Membership profiles vary by city, Avli explains, saying that New York City has plenty of corporate leaders, while the Berlin group boasts more freelance creatives. Her is about to launch a private social network for its 3,000 members to connect together.
The Tribe
You can also skip the Instagramming and small talk and go straight into business together-that was 28-year-old Lynne Guey’s intention when she started the Tribe, a nine-person group, with 28-year-old Alexandra Zatarain in 2013.
Guey and Zatarain had moved to New York City shortly after graduating from university. “The camaraderie part wasn’t what I was initially seeking behind the Tribe”, Guey admits. “My original intention behind creating the group was more for accountability than anything… A brain trust of sorts, for these ideas, similar to what men have in their investing clubs or venture groups when they talk shop, and we’d take action on the ideas that resonated most with us.”
Unlike Wildflower Collective or The Wing, which built their brands on Instagram, The Tribe didn’t have a web presence beyond an informal email chain.

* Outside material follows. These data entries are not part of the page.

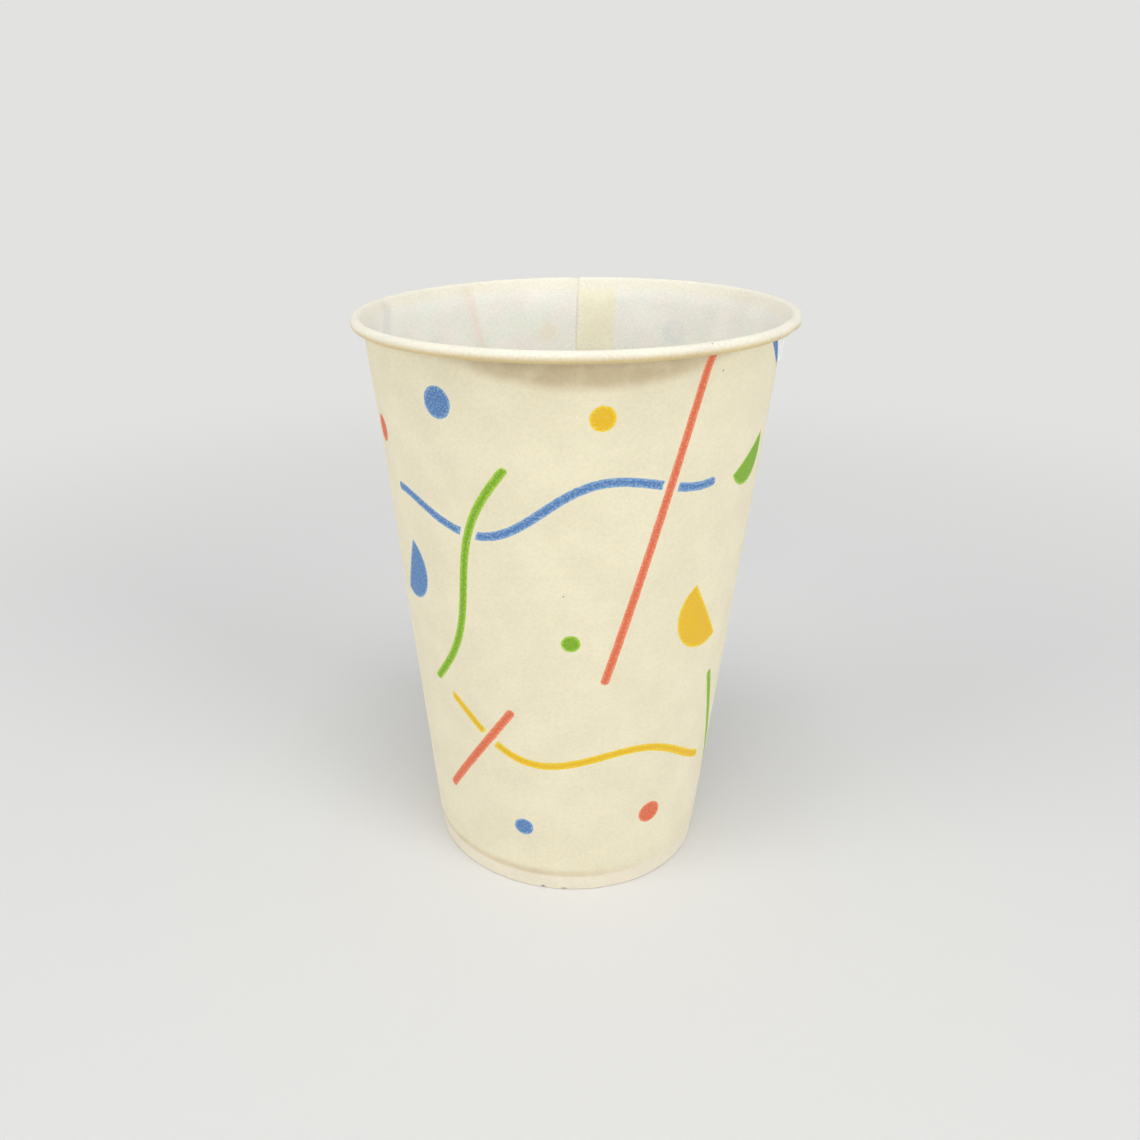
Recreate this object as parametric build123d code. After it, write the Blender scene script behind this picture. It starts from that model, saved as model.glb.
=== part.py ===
from build123d import *
import os
from math import atan, cos, degrees, radians, sin, tan

# A rolled paper drinking cup, in millimetres and degrees.
# Its axis is Z, it stands on Z = 0, and its side seam is at the back, on +Y.
# Two pieces: the side wall, one rolled and glued blank, and the disc that closes the foot.

# Outside of the cup
cup_height = 111.2
rim_diameter = 82.5
foot_diameter = 54.5
rim_overhang = 2.65           # out from the straight wall, carried on up to the height of the rim

# Paper and glue
wall_paper = 0.28
disc_paper = 0.30
glue_line = 0.05              # on each side of the disc's skirt

# Rolled rim
bead_diameter = 2.1
roll_gap = 0.1                # between the turns of the roll
outer_turn = 270
inner_turn = 60
flare_slope = 60              # of the flared neck under the rim, where it leans out most

# Foot: the lower edge of the wall is folded in and up, round the skirt of the disc
hem_height = 5.2              # from the table to the cut edge inside
hem_headroom = 0.6            # from that edge up to the disc
fold_radius = 0.06            # inside the fold
press_margin = 1.1            # the pressed band round the foot ends this far under the cut edge
press_depth = 0.12
press_step = 0.7              # how far up the wall the band takes to fade out
disc_corner = 0.9             # outside radius where the disc turns down into its skirt

# Side seam
seam_azimuth = 90             # of the middle of the lap
lap_width = 8.2               # at the neck
lap_ramp = 3.0                # where the outer flap climbs on to the inner one, at the neck

# Dent in the neck, right under the rim
dent_azimuth = -9
dent_height = 8.6
dent_depth = 2.2
dent_reach = 18.0             # from the wall out to the centre of the dent's curve
dent_headroom = 0.1           # between the paper over the dent and the rolled rim

# Bends are drawn as short flats that turn by about this much
flat_turn = 45

# Worked out from the sizes above
neck_diameter = rim_diameter - 2 * rim_overhang
wall_rise = ((neck_diameter - foot_diameter) / 2 - press_depth) / cup_height
wall_slant = degrees(atan(wall_rise))
slant_width = 1 / cos(radians(wall_slant))
bead_radius = bead_diameter / 2
bead_centre_r = rim_diameter / 2 - bead_radius
bead_centre_z = cup_height - bead_radius
skirt_slot = disc_paper + 2 * glue_line
disc_underside = hem_height + hem_headroom
lap_angle = degrees(lap_width / (neck_diameter / 2))
ramp_angle = degrees(lap_ramp / (neck_diameter / 2))
inner_flap_edge = seam_azimuth + lap_angle / 2
outer_flap_edge = seam_azimuth - lap_angle / 2


class SheetSection:
    """Section of a bent sheet, drawn from one cut edge to the other, in (radius, height).

    The near face is on the left of the way that the section is drawn, the far face on its right.
    """

    def __init__(self, start, heading, thickness):
        self.point = Vector(*start)
        self.heading = heading
        self.thickness = thickness
        self.start = self.point
        self.far_start = self.far_point()
        self.near_edges = []
        self.far_edges = []

    def far_point(self):
        """The point of the far face across from the drawing point."""
        return self.point + Vector(self.thickness, 0).rotate(Axis.Z, self.heading - 90)

    def run(self, length):
        """A straight stretch."""
        step = Vector(length, 0).rotate(Axis.Z, self.heading)
        self.near_edges.append(Line(self.point, self.point + step))
        self.far_edges.append(Line(self.far_point(), self.far_point() + step))
        self.point = self.point + step

    def step_aside(self, length, depth):
        """A slanting stretch that leaves the sheet this much further to the right."""
        near, far = self.point, self.far_point()
        along = Vector(length, 0).rotate(Axis.Z, self.heading)
        step = along + Vector(depth, 0).rotate(Axis.Z, self.heading - 90)
        self.near_edges.append(Line(near, near + step))
        self.far_edges.append(Line(far, far + step))
        self.point = near + step

    def bend(self, radius, turn):
        """A bend with this radius on the near face. A positive turn goes left."""
        tangent = Vector(1, 0).rotate(Axis.Z, self.heading)
        far_radius = radius + self.thickness if turn > 0 else radius - self.thickness
        near_arc = JernArc(self.point, tangent, radius, turn)
        far_arc = JernArc(self.far_point(), tangent, far_radius, turn)
        flats = max(2, round(abs(turn) / flat_turn))
        stops = [step / flats for step in range(flats + 1)]
        self.near_edges += [Line(near_arc @ a, near_arc @ b) for a, b in zip(stops, stops[1:])]
        self.far_edges += [Line(far_arc @ a, far_arc @ b) for a, b in zip(stops, stops[1:])]
        self.point = near_arc @ 1
        self.heading = (self.heading + turn) % 360

    def face(self):
        """The closed section, standing on the plane through the cup's axis."""
        near_cap = Line(self.far_start, self.start)
        far_cap = Line(self.point, self.far_point())
        return Plane.XZ * make_face([near_cap, *self.near_edges, far_cap, *self.far_edges])

    def filled_face(self):
        """All that lies between the far face and the cup's axis."""
        axis_bottom = (0, self.far_start.Y)
        axis_top = (0, self.far_point().Y)
        bottom = Line(axis_bottom, self.far_start)
        top = Line(self.far_point(), axis_top)
        axis = Line(axis_top, axis_bottom)
        return Plane.XZ * make_face([bottom, *self.far_edges, top, axis])


def band_radius(height):
    """Radius of the wall's inside face in the pressed band."""
    return foot_diameter / 2 - wall_paper * slant_width + height * wall_rise


def wall_radius(height):
    """Outside radius of the straight wall above the pressed band."""
    return foot_diameter / 2 + press_depth * slant_width + height * wall_rise


def draw_fold(section, slot):
    """The hem, and the fold that the cup stands on, which is pressed flat underneath."""
    hem_turn = 90 + wall_slant
    wall_turn = 90 - wall_slant
    hem_tangent = fold_radius * tan(radians(hem_turn / 2))
    wall_tangent = fold_radius * tan(radians(wall_turn / 2))
    section.run((hem_height - section.thickness) * slant_width - hem_tangent)
    section.bend(fold_radius, hem_turn)
    section.run(slot * slant_width - hem_tangent - wall_tangent)
    section.bend(fold_radius, wall_turn)


def draw_band(section):
    """The pressed band round the foot, and the faint step where the wall comes out of it."""
    crease_height = hem_height - press_margin
    section.run((crease_height - section.point.Y) * slant_width)
    section.step_aside(press_step, press_depth)


def draw_wall(section, outward):
    """The straight wall and its flared neck, up to where the sheet stands upright in the bead.

    The neck is two equal bends. Their radius follows from how far out the bead lies.
    """
    slant = radians(section.heading)
    flat = radians(flare_slope)
    gain_r = sin(slant) - 2 * sin(flat) + 1
    gain_z = 2 * cos(flat) - cos(slant)
    top_r = bead_centre_r - bead_radius + outward
    line_r = section.point.X + (bead_centre_z - section.point.Y) * wall_rise
    neck_bend = (top_r - line_r) / (gain_r - gain_z * wall_rise)
    neck_z = bead_centre_z - gain_z * neck_bend
    section.run((neck_z - section.point.Y) * slant_width)
    section.bend(neck_bend, flare_slope - section.heading)
    section.bend(neck_bend, 90 - flare_slope)


def wall_section(layers=1, outward=0, inner_roll=False):
    """Section of the wall, from the cut edge of the hem to the cut edge in the rolled rim.

    At the seam the sheet is doubled, or lies outward of the flap that it is glued to.
    """
    slot = skirt_slot + 2 * outward
    hem_r = band_radius(hem_height) + (outward - slot) * slant_width
    section = SheetSection((hem_r, hem_height), 270 - wall_slant, layers * wall_paper)
    draw_fold(section, slot)
    draw_band(section)
    draw_wall(section, outward)
    roll_radius = bead_radius - outward
    section.bend(roll_radius, -outer_turn)
    if inner_roll:
        section.bend(roll_radius - wall_paper - roll_gap, -inner_turn)
    return section


def swept(section, azimuth, angle):
    """This section swept round the cup, from one azimuth through this angle."""
    return Rot(Z=azimuth) * revolve(section.face(), axis=Axis.Z, revolution_arc=angle)


def make_blank():
    """The rolled blank: one layer all round, and two where its ends lap at the seam."""
    ramp_foot = inner_flap_edge + ramp_angle
    single = swept(wall_section(inner_roll=True), ramp_foot, 360 - lap_angle - ramp_angle)
    lap = swept(wall_section(layers=2), outer_flap_edge, lap_angle)
    on_flap = Rot(Z=inner_flap_edge) * wall_section(outward=wall_paper).face()
    off_flap = Rot(Z=ramp_foot) * wall_section().face()
    ramp = loft([on_flap, off_flap], ruled=True)
    with BuildPart() as blank:
        add([single, lap, ramp], clean=False)
    return blank.part


def dent_cone(grow):
    """The curve that the dent follows: a cone that leaves the wall at the dent's lower end."""
    top_z = cup_height - bead_diameter - dent_headroom - wall_paper
    bottom_z = top_z - dent_height
    centre_r = wall_radius(top_z) + dent_reach
    bottom_radius = centre_r - wall_radius(bottom_z) + grow
    top_radius = dent_reach + dent_depth + grow
    lower_face = (Align.CENTER, Align.CENTER, Align.MIN)
    cone = Cone(bottom_radius, top_radius, dent_height + grow, align=lower_face)
    return Rot(Z=dent_azimuth) * Pos(centre_r, 0, bottom_z) * cone


def make_dent_skin():
    """The paper pushed in at the dent, as thick as the wall that it joins."""
    start_z = hem_height
    start = (wall_radius(start_z) - wall_paper * slant_width, start_z)
    half_wall = SheetSection(start, 90 - wall_slant, wall_paper / 2)
    draw_wall(half_wall, 0)
    inside = revolve(half_wall.filled_face(), axis=Axis.Z)
    return (dent_cone(wall_paper) - dent_cone(0)) & inside


def make_side_wall():
    """The blank with its dent."""
    blank = make_blank()
    hollow = dent_cone(0)
    dent_skin = make_dent_skin()
    with BuildPart() as side_wall:
        add(blank, clean=False)
        add(hollow, mode=Mode.SUBTRACT, clean=False)
        add(dent_skin, clean=False)
    return side_wall.part


def make_bottom_disc():
    """The disc, turned down all round into the skirt that the hem grips."""
    skirt_turn = 90 + wall_slant
    corner_tangent = disc_corner * tan(radians(skirt_turn / 2))
    disc_top = disc_underside + disc_paper
    skirt_end = 2 * (wall_paper + glue_line)
    corner_r = band_radius(disc_top) - glue_line * slant_width
    section = SheetSection((0, disc_top), 0, disc_paper)
    section.run(corner_r - corner_tangent)
    section.bend(disc_corner, -skirt_turn)
    section.run((disc_top - skirt_end) * slant_width - corner_tangent)
    return revolve(section.face(), axis=Axis.Z)


pieces = {
    "side_wall": make_side_wall(),
    "bottom_disc": make_bottom_disc(),
}

os.makedirs("parts", exist_ok=True)
for name, piece in pieces.items():
    export_step(piece, f"parts/{name}.step")
    print(f"{name}: {piece.volume:.1f} cubic mm, valid {piece.is_valid}")
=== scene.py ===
"""Looks of a rolled paper drinking cup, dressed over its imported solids.

Sizes are in millimetres and degrees, in the frame of the solids, and are turned into
metres when a mesh is made. Azimuths are counted from +X, and the seam lies at +Y.
"""

import logging
import math
from collections.abc import Mapping, Sequence
from dataclasses import dataclass
from enum import Enum, auto

import bpy
import numpy as np
from mathutils import Matrix, Vector


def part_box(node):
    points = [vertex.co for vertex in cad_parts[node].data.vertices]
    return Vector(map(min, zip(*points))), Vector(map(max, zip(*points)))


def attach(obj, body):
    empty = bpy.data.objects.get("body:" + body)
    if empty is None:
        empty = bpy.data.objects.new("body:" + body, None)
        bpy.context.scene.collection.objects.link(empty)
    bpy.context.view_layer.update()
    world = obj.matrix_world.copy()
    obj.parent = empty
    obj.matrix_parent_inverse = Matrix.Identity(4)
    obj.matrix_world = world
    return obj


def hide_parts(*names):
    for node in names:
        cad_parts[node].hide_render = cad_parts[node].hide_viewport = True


LOG = logging.getLogger("paper_cup")
MM = 0.001
Grid = np.ndarray
Pair = tuple[float, float]
Triple = tuple[float, float, float]

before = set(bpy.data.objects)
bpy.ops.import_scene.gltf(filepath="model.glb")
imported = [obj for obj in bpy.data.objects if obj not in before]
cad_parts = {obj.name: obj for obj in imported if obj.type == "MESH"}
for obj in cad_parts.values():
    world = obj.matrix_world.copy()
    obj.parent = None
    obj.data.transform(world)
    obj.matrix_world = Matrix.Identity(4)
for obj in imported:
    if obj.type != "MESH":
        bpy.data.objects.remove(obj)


# Sizes


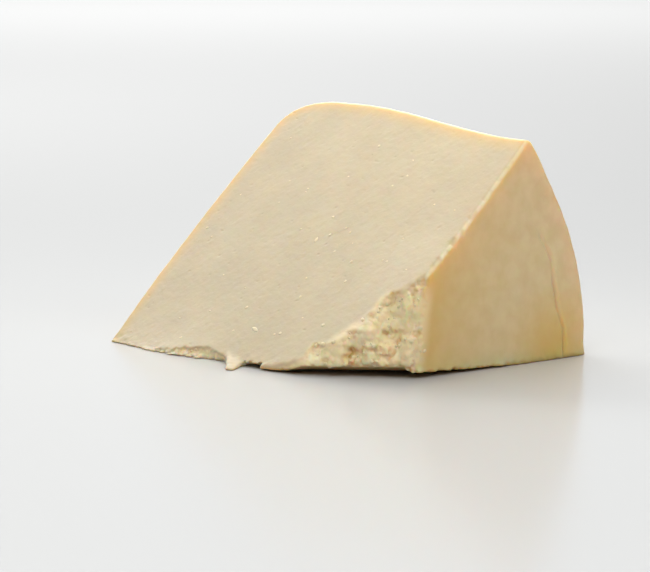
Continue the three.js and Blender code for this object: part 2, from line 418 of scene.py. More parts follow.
@dataclass(frozen=True)
class BrokenCorner:
    """The near end of the thin edge, crumbled away along the grains of the curd."""

    up_face: float = 23.6
    along_edge: float = 29.0
    lean: float = math.radians(6.0)
    toe_along_edge: float = 44.5
    toe_depth: float = 3.4
    toe_lean: float = 0.2
    toe_back: float = 0.4
    toe_undercut: float = 0.6
    toe_undercut_up: float = 1.2
    undercut: float = 1.5
    undercut_up: float = 1.6
    dents: tuple[Dent, ...] = (
        Dent(8.6, 20.8, 2.6, 3.6, 3.6),
        Dent(7.2, 21.3, 0.9, 1.2, 2.2),
        Dent(7.4, 14.6, 2.6, 4.2, 5.6),
        Dent(29.2, 7.0, 4.4, 1.9, 2.3),
        Dent(18.1, 8.6, 1.3, 1.3, 4.0),
        Dent(17.8, 5.4, 0.6, 2.2, 2.4),
        Dent(2.0, 15.6, 1.6, 0.8, 1.5),
        Dent(5.3, 10.2, 1.8, 0.8, 1.8),
        Dent(9.2, 12.2, 0.9, 0.9, 1.1),
        Dent(1.6, 8.5, -1.0, 2.2, 5.0),
        Dent(13.6, 12.0, -2.4, 2.6, 3.8),
        Dent(23.0, 6.0, -0.5, 2.5, 3.0),
    )
    foot_gap: float = 1.6
    foot_starts: tuple[float, float] = (0.5, 5.0)
    foot_ends: tuple[float, float] = (31.0, 38.0)
    foot_depth: tuple[float, float] = (-9.0, -0.5)
    teeth_depth: tuple[float, float] = (-1.5, -0.5)
    foot_teeth: tuple[tuple[float, float, float], ...] = (
        (0.5, 0.75, 0.7),
        (13.0, 0.35, 1.1),
        (20.1, 0.3, 0.6),
        (24.3, 0.55, 1.0),
    )
    zone_low: tuple[float, float, float] = (-34.0, -4.0, -2.0)
    zone_high: tuple[float, float, float] = (2.5, 36.0, 34.0)

    def place(self, x: Array, y: Array) -> tuple[Array, Array]:
        """Say where places on the ground lie from the break.

        Args:
            x, y: The places.

        Returns:
            Their distance along the break, from the near face, and their distance out of it.
        """
        width = math.hypot(self.along_edge, self.up_face)
        to_edge = -self.along_edge / width, -self.up_face / width
        along = x * to_edge[0] + (y - self.up_face) * to_edge[1]
        return along, -x * to_edge[1] + (y - self.up_face) * to_edge[0]

    def gone(self, x: Array, y: Array, z: Array) -> Array:
        """Give the distance in front of the broken surface, positive where the curd is gone.

        Args:
            x, y, z: The places.

        Returns:
            The distance, negative behind the surface.
        """
        along, out = self.place(x, y)
        gone = out * math.cos(self.lean) + z * math.sin(self.lean)
        gone = gone + self.undercut * np.exp(-np.maximum(z, 0.0) / self.undercut_up)
        for dent in self.dents:
            gone = gone + dent.depth_at(along, z)
        return gone

    def gap(self, x: Array, y: Array) -> Array:
        """Say how much further the foot of the break stands off the ground.

        Args:
            x, y: The places.

        Returns:
            The height of the gap.
        """
        along, out = self.place(x, y)
        stretch = ramp(*self.foot_starts, along) * (1.0 - ramp(*self.foot_ends, along))
        gap = self.foot_gap * stretch * ramp(*self.foot_depth, out)
        for middle, drop, width in self.foot_teeth:
            gap = gap - drop * bump(along, middle, width) * ramp(*self.teeth_depth, out)
        return gap

    def toe_gone(self, x: Array, y: Array, z: Array) -> Array:
        """Give the distance in front of the toe, where the thin edge is worn back beside the break.

        Args:
            x, y, z: The places.

        Returns:
            The distance, negative behind the surface.
        """
        run = self.toe_along_edge - self.along_edge
        length = math.hypot(run, self.toe_depth)
        gone = ((x + self.toe_along_edge) * self.toe_depth - y * run) / length
        gone = gone * math.cos(self.toe_lean) + z * math.sin(self.toe_lean) - self.toe_back
        return gone + self.toe_undercut * np.exp(-np.maximum(z, 0.0) / self.toe_undercut_up)


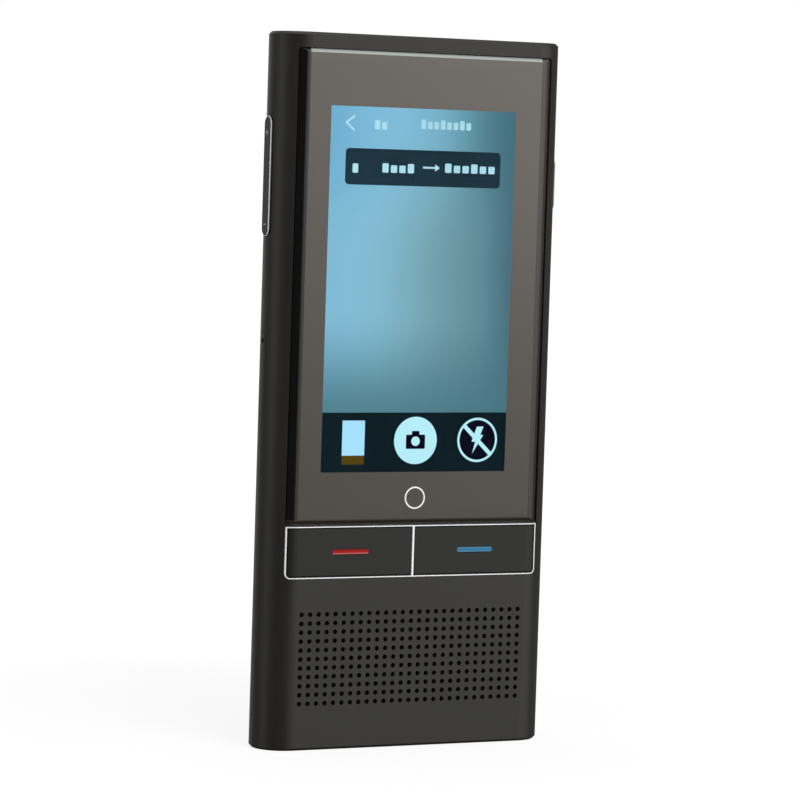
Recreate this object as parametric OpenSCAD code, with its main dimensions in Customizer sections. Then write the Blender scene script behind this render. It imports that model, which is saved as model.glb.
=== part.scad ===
// Handheld translator: a slim rounded-side body that stands on its flat lower end.
// X runs to the viewer's right, Y to the back, Z up along the body.
// The origin is at the middle of the lower end. All sizes are in millimetres.

/* [Body] */
// Width over the rounded sides
body_w = 59.5; // [58.5:0.1:62]
// Depth from front to back
body_d = 11.7; // [11.5:0.1:12.5]
// Height from the lower end to the upper end
body_h = 134.2; // [133:0.1:140]
// Wall of the front and of the rounded sides
wall = 1.2; // [1.0:0.05:1.3]
// Wall of the flat upper and lower ends
end_wall = 1.5; // [1.2:0.1:1.8]
// Chamfer round the two ends
end_chamfer = 0.5; // [0.3:0.05:0.7]
// Distance from the middle of the depth back to the rear cover's edge
seam_y = 3.2; // [2.9:0.05:3.5]
// Seam between the front housing and the rear cover
seam_gap = 0.12; // [0.08:0.01:0.2]
// Thickness of the tongue inside the seam
tongue_t = 0.6; // [0.5:0.05:0.8]
// Clearance of the tongue inside the front housing
tongue_fit = 0.08; // [0.05:0.01:0.12]
// Height of the tongue's root on the rear cover
tongue_root = 0.8; // [0.6:0.1:1.0]
// How far the tongue reaches into the front housing
tongue_depth = 1.0; // [0.6:0.1:1.2]

/* [Front opening] */
// Body left beside the opening on each side
opening_side_margin = 3.35; // [3.2:0.05:3.6]
// Height of the opening's lower edge above the base
opening_bottom = 32.3; // [31.8:0.1:32.8]
// Body left above the opening
opening_top_margin = 2.9; // [2.6:0.1:3.2]
// Corner radius at the opening's lower corners
opening_low_r = 1.1; // [0.9:0.05:1.3]
// Corner radius at the opening's upper corners
opening_top_r = 0.5; // [0.3:0.05:0.7]
// Width of the fine chamfer along the opening's side edges
lip_chamfer = 0.2; // [0.15:0.01:0.25]
// Clearance round the glass and the key frame
trim_gap = 0.08; // [0.04:0.01:0.12]

/* [Glass and display] */
// Thickness of the cover glass
glass_t = 1.1; // [0.9:0.05:1.2]
// Width of the curved edge along each side of the glass
glass_side_run = 2.2; // [1.8:0.1:2.5]
// Drop of the curved edge along each side of the glass
glass_side_drop = 0.95; // [0.6:0.05:1.0]
// Width of the curved edge at the top of the glass
glass_top_run = 0.85; // [0.6:0.05:1.1]
// Width of the curved edge at the bottom of the glass
glass_bottom_run = 1.15; // [0.9:0.05:1.4]
// Drop of the curved edge at the top and bottom of the glass
glass_end_drop = 0.45; // [0.3:0.05:0.6]
// Gap between the glass and the key frame
glass_key_gap = 0.12; // [0.08:0.01:0.2]
// Tape that bonds the glass to the middle frame
glass_tape_t = 0.1; // [0.05:0.01:0.15]
// Thickness of the touch sensor sheet
touch_t = 0.25; // [0.2:0.01:0.3]
// Opening left beside the lit part of the display on each side
display_side_margin = 7.1; // [6.8:0.1:7.4]
// Opening left above the lit part of the display
display_top_margin = 10.3; // [10:0.1:10.6]
// Opening left below the lit part of the display, with the keys
display_low_margin = 20.1; // [19.9:0.1:20.5]
// Border of the display panel beside and above the lit part
panel_border = 1.6; // [1.4:0.05:1.8]
// Border of the display panel below the lit part
panel_foot = 2.8; // [2.5:0.1:3.0]
// Thickness of the display panel
panel_t = 0.9; // [0.7:0.05:1.0]
// Thickness of the backlight
backlight_t = 0.9; // [0.7:0.05:1.0]
// Sheet metal of the display tray
tray_sheet = 0.2; // [0.15:0.01:0.25]
// Clearance round the display module in its pocket
pocket_gap = 0.2; // [0.15:0.05:0.3]
// Drop from the lit part's lower edge to the middle of the home ring
ring_drop = 5.0; // [4.6:0.1:5.2]
// Diameter of the home ring at the middle of its line
ring_d = 3.9; // [3.5:0.1:4.3]
// Width of the home ring's line
ring_line = 0.35; // [0.25:0.05:0.45]
// Depth of the home ring's inlay
ring_inlay = 0.1; // [0.06:0.01:0.15]

/* [Talk keys] */
// Height of the key frame from edge to edge
key_frame_h = 10.0; // [9.8:0.1:10.2]
// Width of the key frame's bright line
key_line = 0.42; // [0.35:0.01:0.5]
// Gap between a talk key and its frame
key_gap = 0.12; // [0.08:0.01:0.16]
// How far the talk keys sit below the frame
key_sink = 0.06; // [0.0:0.01:0.12]
// Thickness of a talk key cap
key_cap_t = 1.1; // [1.0:0.05:1.2]
// Thickness of the flange that holds a talk key behind the frame
key_flange_t = 0.4; // [0.3:0.05:0.5]
// How far the flange reaches past the cap
key_flange_lap = 0.35; // [0.25:0.05:0.45]
// Travel of a talk key
key_travel = 0.3; // [0.2:0.05:0.35]
// Running clearance between moving pieces and what is behind them
run_gap = 0.05; // [0.03:0.01:0.08]
// Length of the coloured light bar on a talk key
bar_w = 7.5; // [6.5:0.1:8.5]
// Height of the coloured light bar on a talk key
bar_h = 1.2; // [1.0:0.05:1.4]
// Depth of the light bar's inlay
bar_t = 0.5; // [0.4:0.05:0.6]
// Corner radius of the light bar
bar_r = 0.55; // [0.4:0.05:0.55]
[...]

Zatarain eventually co-founded the venture-funded smart mattress company Eight Sleep and landed herself on the Forbes 30 Under 30 list, and Guey left journalism to work as the Manhattan Borough Director at New York City Economic Development Corporation.
“We started off as a hodgepodge of lady acquaintances united by an ambition to do more”, Guey says. “What we formed was friendship and camaraderie instead.”